Its kinda weird that lots of people dont do these? I live in Ireland and do all of these…. except for the soap making and carpetery of course ^.^
and like im not old, im only 18?
Ummm, as a 22 year old male, I know lots of people my age who can do most of these. Home maintenance and carpentry have always been apart of my life. Knife sharpening and soap making are things I taught myself. Mending just makes sense. Baking from scratch and stick shifting is how I grew up. My cursive isn’t pretty but readable.

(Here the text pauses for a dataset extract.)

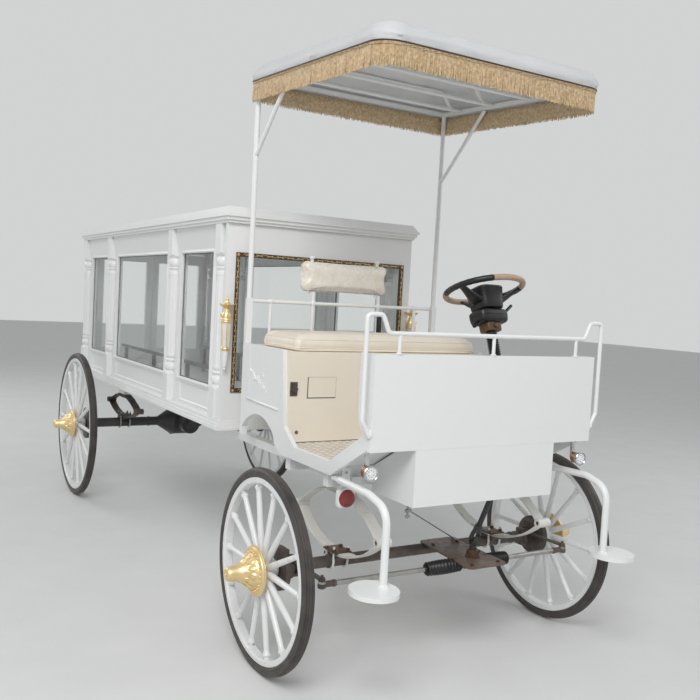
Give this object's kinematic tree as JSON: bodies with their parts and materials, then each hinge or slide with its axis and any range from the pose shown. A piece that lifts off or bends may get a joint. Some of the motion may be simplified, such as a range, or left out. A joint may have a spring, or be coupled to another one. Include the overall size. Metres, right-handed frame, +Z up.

Most of my friends probably do all but the baking and soap making. It’s all about stretching the dollar. My fiance can usually get groceries close to the price of the tax a on the retail value because she coupons (7-10%). It’s not that we are poor, we have both grown up in middle class families, we just know how to manage money and time.
oh my, i’m 30, am i so old? i only know how to write in cursive, we didnt learn other one at school!
In Europe almost everyone drives manual. So do I and I have tested both, my preference goes, obviously, to manual. Who learned to drive in manual can drive automatic for sure, but not the other way.
The person who wrote this article is retarded if they cannot do any of these.